**Data provided**
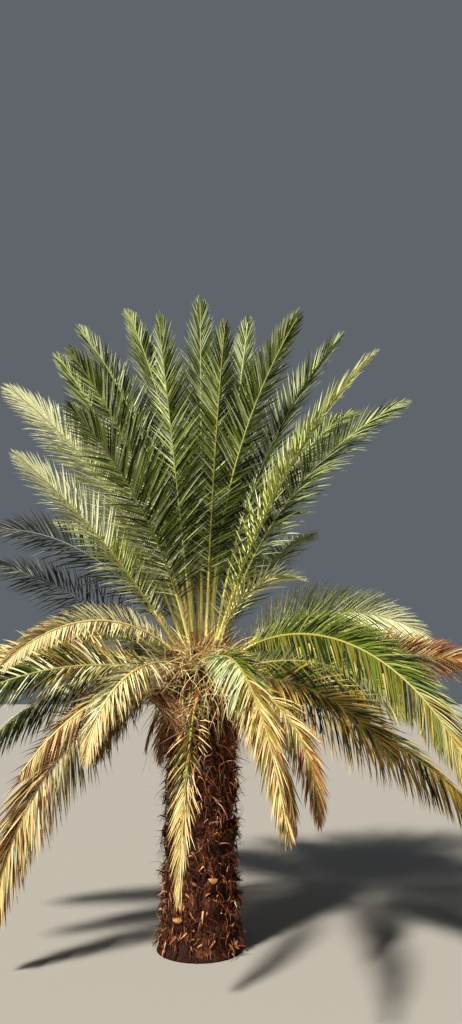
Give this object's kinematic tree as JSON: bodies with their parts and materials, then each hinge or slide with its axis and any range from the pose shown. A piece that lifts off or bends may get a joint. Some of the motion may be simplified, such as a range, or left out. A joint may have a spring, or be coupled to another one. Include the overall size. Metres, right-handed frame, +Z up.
{
  "type": "date palm tree",
  "caption": "Young date palm: a stout trunk rough with old leaf bases, under a full crown of stiff upright, arching and hanging feather fronds.",
  "frame": {"origin": "middle of the flat cut under the trunk, at ground level", "axes": "+Z up along the trunk, +X to the right in the picture, -Y towards its camera"},
  "size_m": [5.9512, 5.4962, 6.7293],
  "materials": {
    "trunk": "rough reddish brown fibre and leaf bases",
    "upright_frond": "satin green leaf",
    "spreading_frond": "satin yellow-green leaf",
    "arching_frond": "satin yellow-green leaf",
    "hanging_frond": "dull straw leaf",
    "dead_frond": "dull brown dry leaf"
  },
  "bodies": {
    "root": {"trunk": "trunk", "arching_frond_1": "arching_frond", "arching_frond_2": "arching_frond", "arching_frond_2_outer": "arching_frond", "arching_frond_3": "arching_frond", "arching_frond_4": "arching_frond", "arching_frond_5": "arching_frond", "arching_frond_6": "arching_frond", "arching_frond_7": "arching_frond", "arching_frond_8": "arching_frond", "arching_frond_9": "arching_frond", "arching_frond_10": "arching_frond", "arching_frond_11": "arching_frond", "arching_frond_12": "arching_frond", "arching_frond_13": "arching_frond", "dead_frond_1": "dead_frond", "dead_frond_2": "dead_frond", "dead_frond_3": "dead_frond", "hanging_frond_1": "hanging_frond", "hanging_frond_2": "hanging_frond", "hanging_frond_2_outer": "hanging_frond", "hanging_frond_3": "hanging_frond", "hanging_frond_4": "hanging_frond", "hanging_frond_4_outer": "hanging_frond", "hanging_frond_5": "hanging_frond", "hanging_frond_6": "hanging_frond", "hanging_frond_7": "hanging_frond", "hanging_frond_8": "hanging_frond", "hanging_frond_9": "hanging_frond", "hanging_frond_10": "hanging_frond", "hanging_frond_11": "hanging_frond", "hanging_frond_12": "hanging_frond", "hanging_frond_13": "hanging_frond", "spreading_frond_1": "spreading_frond", "spreading_frond_2": "spreading_frond", "spreading_frond_3": "spreading_frond", "spreading_frond_4": "spreading_frond", "spreading_frond_5": "spreading_frond", "spreading_frond_6": "spreading_frond", "spreading_frond_7": "spreading_frond", "spreading_frond_8": "spreading_frond", "spreading_frond_9": "spreading_frond", "spreading_frond_10": "spreading_frond", "spreading_frond_11": "spreading_frond", "spreading_frond_12": "spreading_frond", "spreading_frond_13": "spreading_frond", "spreading_frond_14": "spreading_frond", "upright_frond_1": "upright_frond", "upright_frond_2": "upright_frond", "upright_frond_3": "upright_frond", "upright_frond_4": "upright_frond", "upright_frond_5": "upright_frond", "upright_frond_6": "upright_frond", "upright_frond_7": "upright_frond", "upright_frond_8": "upright_frond", "upright_frond_9": "upright_frond", "upright_frond_10": "upright_frond", "upright_frond_11": "upright_frond", "upright_frond_12": "upright_frond", "upright_frond_13": "upright_frond"}
  },
  "joints": []
}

**Stated goal**
Scan the material above. Return every line containing the string "bodies".

**Exercise response**
Give this object's kinematic tree as JSON: bodies with their parts and materials, then each hinge or slide with its axis and any range from the pose shown. A piece that lifts off or bends may get a joint. Some of the motion may be simplified, such as a range, or left out. A joint may have a spring, or be coupled to another one. Include the overall size. Metres, right-handed frame, +Z up.
  "bodies": {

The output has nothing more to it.